Is it possible to raise a baby goat and a baby Zebu together instead of 2 Zebus?


----------



## ksalvagno (Aug 21, 2010)

I would probably do one or the other. Their nutritional needs are going to be different. Also, sometimes they coexist just fine and sometimes they don't.


----------



## Emmetts Dairy (Aug 21, 2010)

ksalvagno said:
			
		

> I would probably do one or the other. Their nutritional needs are going to be different. Also, sometimes they coexist just fine and sometimes they don't.

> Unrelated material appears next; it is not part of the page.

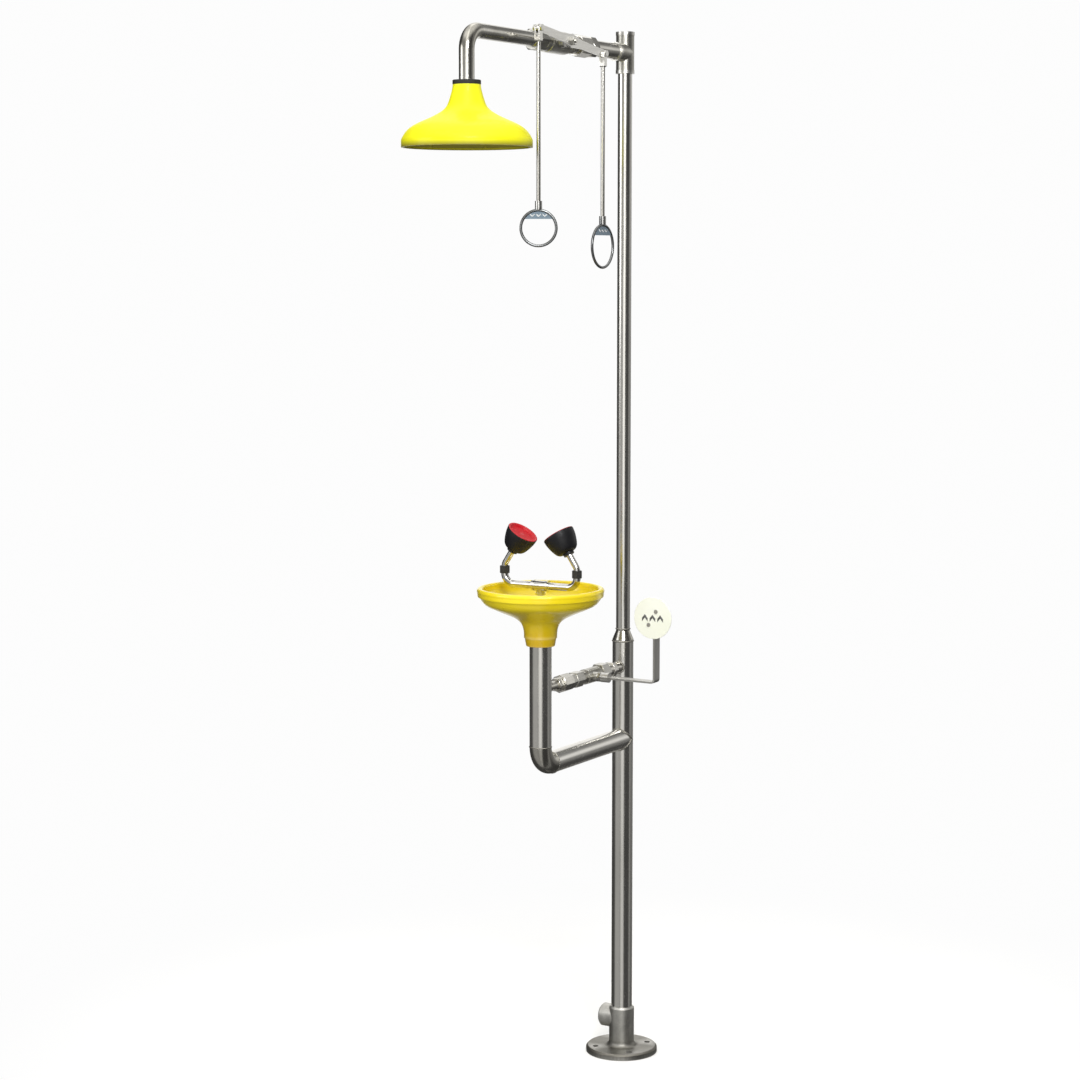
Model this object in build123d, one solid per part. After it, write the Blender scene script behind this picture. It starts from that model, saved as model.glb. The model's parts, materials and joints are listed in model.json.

I completely agree...they might be BFF's but as Karen stated the nutritional needs would be differant and it would be difficult to feed them separatly all the time..I would think????  Good luck...They are cool looking cattle though...


----------



## RoseFell Farms (Aug 21, 2010)

Ya, It was just an idea  ......
I am going to stick with Zebus...


----------



## chickenzoo (Sep 14, 2010)

My mini Zebu and my fainter do well together. They have always gotten a sweet feed mix that all of them eat. Mini Zebu also can survive on very little and are easy to get too fat on grain.


----------



## TigerLilly (Sep 14, 2010)

Any of the research I have done does not suggest that there would be a problem having both. I have goats now and plan on getting a zebu within the next couple of months. I also plan on being able to separate them for feeding; I already do this with each of the goats--some of them are a little on the piggish side when it comes to their food!


----------